* **Task brief**: The lines to return are those from the one containing "for (const [name, trim] of Object.entries(LYING_TRIM))" down to the one containing "points = [vertex.co", inclusive; return them exactly and nothing else.

* **Provided material**:
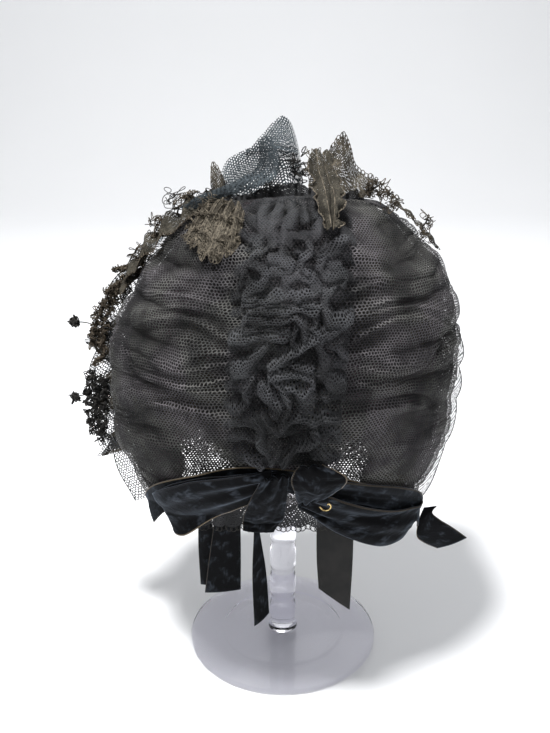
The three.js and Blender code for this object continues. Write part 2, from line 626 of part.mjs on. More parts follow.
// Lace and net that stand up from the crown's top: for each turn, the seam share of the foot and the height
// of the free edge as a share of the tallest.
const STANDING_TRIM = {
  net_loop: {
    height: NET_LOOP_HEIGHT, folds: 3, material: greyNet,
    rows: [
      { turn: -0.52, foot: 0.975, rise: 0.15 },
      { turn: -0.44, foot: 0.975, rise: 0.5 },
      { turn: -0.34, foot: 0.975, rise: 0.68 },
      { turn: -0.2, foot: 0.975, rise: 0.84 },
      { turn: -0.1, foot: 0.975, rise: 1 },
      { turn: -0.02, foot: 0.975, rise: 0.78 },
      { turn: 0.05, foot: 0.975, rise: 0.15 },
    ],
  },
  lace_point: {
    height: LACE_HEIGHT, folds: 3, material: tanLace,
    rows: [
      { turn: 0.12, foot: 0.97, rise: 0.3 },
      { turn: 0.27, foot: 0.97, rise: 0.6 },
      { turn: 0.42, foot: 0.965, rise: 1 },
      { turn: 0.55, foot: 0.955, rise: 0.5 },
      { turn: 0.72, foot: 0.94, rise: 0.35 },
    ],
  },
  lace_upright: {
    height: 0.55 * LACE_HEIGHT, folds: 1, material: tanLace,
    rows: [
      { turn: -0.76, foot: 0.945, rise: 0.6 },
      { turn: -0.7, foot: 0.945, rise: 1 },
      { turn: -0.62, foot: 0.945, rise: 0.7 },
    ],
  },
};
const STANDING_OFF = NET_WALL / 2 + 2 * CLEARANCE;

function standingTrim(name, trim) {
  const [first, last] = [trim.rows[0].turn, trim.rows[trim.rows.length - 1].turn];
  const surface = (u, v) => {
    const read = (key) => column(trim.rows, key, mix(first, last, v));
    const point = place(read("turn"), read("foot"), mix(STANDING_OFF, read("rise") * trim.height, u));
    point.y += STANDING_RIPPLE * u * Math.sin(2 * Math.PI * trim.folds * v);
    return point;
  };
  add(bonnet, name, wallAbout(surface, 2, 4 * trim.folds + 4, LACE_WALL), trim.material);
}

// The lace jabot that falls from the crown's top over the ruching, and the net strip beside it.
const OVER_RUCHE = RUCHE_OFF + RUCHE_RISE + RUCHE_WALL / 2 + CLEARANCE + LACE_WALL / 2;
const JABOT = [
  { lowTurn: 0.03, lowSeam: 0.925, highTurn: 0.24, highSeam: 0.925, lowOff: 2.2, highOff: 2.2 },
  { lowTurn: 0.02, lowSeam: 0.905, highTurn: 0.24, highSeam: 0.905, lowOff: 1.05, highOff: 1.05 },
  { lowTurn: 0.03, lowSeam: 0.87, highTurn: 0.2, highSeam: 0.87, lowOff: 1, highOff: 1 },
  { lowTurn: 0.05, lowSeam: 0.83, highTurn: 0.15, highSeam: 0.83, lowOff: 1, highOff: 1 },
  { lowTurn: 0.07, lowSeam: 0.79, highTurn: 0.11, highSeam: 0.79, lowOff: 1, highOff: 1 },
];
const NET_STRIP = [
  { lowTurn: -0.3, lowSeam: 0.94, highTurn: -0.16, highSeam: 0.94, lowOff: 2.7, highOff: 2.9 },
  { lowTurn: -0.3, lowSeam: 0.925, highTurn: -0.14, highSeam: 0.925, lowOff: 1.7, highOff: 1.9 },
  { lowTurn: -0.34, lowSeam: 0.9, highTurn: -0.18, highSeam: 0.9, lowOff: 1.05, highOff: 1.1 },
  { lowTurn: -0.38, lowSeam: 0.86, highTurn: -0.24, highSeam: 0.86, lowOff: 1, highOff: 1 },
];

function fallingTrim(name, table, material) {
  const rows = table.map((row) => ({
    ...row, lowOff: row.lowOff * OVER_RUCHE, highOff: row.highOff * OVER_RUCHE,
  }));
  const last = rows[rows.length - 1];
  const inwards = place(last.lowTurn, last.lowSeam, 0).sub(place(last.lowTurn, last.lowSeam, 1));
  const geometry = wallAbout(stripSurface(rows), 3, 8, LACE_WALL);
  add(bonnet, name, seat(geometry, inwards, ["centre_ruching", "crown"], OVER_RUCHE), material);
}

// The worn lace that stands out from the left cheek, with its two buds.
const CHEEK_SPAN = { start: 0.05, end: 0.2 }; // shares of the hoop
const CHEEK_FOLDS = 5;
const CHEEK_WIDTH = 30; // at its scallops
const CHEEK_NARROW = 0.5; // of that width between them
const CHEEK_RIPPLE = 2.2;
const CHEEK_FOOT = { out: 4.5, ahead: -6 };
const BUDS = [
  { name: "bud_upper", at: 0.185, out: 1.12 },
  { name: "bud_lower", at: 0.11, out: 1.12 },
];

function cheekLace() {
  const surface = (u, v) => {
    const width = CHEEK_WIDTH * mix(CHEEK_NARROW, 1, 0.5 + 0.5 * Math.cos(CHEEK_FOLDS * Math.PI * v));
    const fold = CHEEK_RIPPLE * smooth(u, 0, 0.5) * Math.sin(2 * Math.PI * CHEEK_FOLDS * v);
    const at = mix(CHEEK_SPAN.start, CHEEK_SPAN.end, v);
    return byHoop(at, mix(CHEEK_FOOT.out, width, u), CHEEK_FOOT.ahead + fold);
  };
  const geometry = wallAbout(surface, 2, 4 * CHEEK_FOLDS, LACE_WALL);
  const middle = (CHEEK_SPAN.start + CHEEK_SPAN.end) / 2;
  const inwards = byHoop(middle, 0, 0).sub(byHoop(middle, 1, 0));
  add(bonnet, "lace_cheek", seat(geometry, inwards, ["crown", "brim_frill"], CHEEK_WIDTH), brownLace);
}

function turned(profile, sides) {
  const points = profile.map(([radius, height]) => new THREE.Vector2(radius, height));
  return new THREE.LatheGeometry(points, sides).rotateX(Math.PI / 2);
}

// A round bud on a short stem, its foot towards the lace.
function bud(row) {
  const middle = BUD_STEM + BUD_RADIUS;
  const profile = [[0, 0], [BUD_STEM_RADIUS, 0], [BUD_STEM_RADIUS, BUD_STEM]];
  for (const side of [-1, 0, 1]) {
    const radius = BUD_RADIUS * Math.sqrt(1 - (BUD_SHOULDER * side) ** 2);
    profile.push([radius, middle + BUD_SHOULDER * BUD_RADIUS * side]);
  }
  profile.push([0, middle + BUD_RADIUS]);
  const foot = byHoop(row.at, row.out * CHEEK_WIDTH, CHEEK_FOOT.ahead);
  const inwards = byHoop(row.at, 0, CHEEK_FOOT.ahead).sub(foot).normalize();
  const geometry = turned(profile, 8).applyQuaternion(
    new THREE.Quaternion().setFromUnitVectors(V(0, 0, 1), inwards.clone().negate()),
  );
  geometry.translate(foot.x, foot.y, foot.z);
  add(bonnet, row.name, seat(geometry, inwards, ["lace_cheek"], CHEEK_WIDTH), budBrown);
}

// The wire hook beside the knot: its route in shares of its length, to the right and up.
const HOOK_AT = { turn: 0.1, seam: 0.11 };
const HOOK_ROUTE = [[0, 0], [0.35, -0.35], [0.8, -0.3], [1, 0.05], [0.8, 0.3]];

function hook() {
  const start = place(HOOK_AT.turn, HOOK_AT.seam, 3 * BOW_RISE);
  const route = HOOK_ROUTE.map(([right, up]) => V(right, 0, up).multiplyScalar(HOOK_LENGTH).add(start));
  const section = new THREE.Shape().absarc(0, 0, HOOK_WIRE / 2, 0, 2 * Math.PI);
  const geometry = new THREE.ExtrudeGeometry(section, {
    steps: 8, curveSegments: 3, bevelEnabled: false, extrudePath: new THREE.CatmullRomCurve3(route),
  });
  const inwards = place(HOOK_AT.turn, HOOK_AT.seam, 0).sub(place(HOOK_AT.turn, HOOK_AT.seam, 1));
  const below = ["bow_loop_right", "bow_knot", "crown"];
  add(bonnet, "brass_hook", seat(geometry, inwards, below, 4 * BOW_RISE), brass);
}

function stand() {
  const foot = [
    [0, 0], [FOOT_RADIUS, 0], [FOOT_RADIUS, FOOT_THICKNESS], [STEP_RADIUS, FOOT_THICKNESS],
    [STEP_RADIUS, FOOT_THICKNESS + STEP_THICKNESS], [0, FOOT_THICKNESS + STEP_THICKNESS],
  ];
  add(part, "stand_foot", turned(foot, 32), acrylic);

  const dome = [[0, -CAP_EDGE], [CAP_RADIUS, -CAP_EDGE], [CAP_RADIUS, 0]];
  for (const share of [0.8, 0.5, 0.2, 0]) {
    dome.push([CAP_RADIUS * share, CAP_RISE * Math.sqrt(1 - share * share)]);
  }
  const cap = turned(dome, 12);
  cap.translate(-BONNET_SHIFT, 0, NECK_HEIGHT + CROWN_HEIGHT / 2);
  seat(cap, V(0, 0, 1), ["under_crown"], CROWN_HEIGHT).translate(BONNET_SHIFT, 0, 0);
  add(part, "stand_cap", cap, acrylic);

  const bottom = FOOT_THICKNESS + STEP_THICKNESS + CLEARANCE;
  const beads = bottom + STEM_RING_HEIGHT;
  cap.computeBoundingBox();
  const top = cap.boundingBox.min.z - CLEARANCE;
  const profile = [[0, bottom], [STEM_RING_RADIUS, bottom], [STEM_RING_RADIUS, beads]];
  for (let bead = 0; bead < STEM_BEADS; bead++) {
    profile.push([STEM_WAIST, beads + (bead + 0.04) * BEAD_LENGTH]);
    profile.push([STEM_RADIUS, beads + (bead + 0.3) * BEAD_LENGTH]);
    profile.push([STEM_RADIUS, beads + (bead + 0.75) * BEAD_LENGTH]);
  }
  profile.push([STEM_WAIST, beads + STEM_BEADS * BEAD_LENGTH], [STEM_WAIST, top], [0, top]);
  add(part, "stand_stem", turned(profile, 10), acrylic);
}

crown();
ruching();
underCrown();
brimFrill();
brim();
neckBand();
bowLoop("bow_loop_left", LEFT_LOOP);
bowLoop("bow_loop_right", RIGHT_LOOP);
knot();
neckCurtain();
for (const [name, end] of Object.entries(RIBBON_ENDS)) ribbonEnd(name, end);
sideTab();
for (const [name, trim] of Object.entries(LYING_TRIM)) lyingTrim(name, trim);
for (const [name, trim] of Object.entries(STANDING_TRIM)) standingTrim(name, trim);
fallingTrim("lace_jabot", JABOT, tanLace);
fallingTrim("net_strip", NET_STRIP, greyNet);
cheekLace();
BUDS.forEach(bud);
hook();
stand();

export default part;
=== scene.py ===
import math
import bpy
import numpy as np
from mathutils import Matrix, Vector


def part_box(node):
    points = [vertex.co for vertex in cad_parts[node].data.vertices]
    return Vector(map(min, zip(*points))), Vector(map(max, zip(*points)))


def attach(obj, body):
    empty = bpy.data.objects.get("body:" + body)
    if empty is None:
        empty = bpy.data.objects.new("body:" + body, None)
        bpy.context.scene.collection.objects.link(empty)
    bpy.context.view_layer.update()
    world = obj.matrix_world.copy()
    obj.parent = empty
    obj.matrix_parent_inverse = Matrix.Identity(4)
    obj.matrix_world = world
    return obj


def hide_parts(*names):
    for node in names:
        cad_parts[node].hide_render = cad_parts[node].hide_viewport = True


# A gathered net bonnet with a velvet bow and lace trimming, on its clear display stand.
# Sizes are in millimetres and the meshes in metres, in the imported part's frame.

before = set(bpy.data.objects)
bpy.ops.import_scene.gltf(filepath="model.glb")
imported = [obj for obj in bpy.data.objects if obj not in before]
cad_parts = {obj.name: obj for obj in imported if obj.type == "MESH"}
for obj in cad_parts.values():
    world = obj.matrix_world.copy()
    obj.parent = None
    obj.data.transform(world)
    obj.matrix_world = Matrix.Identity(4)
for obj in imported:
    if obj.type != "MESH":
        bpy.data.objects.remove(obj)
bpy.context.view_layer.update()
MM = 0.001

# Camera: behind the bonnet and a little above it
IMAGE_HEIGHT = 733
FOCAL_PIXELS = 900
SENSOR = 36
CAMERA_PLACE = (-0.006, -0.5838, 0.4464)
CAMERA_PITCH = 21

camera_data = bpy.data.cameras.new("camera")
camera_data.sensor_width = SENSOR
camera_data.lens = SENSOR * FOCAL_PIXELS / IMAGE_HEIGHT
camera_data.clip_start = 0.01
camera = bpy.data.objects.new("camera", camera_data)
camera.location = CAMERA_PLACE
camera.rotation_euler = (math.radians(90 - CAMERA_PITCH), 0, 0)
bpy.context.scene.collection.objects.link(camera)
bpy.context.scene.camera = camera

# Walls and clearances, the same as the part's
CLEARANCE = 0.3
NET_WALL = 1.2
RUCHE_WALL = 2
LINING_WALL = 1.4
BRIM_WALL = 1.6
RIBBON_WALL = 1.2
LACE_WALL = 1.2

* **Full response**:
for (const [name, trim] of Object.entries(LYING_TRIM)) lyingTrim(name, trim);
for (const [name, trim] of Object.entries(STANDING_TRIM)) standingTrim(name, trim);
fallingTrim("lace_jabot", JABOT, tanLace);
fallingTrim("net_strip", NET_STRIP, greyNet);
cheekLace();
BUDS.forEach(bud);
hook();
stand();

export default part;
=== scene.py ===
import math
import bpy
import numpy as np
from mathutils import Matrix, Vector


def part_box(node):
    points = [vertex.co for vertex in cad_parts[node].data.vertices]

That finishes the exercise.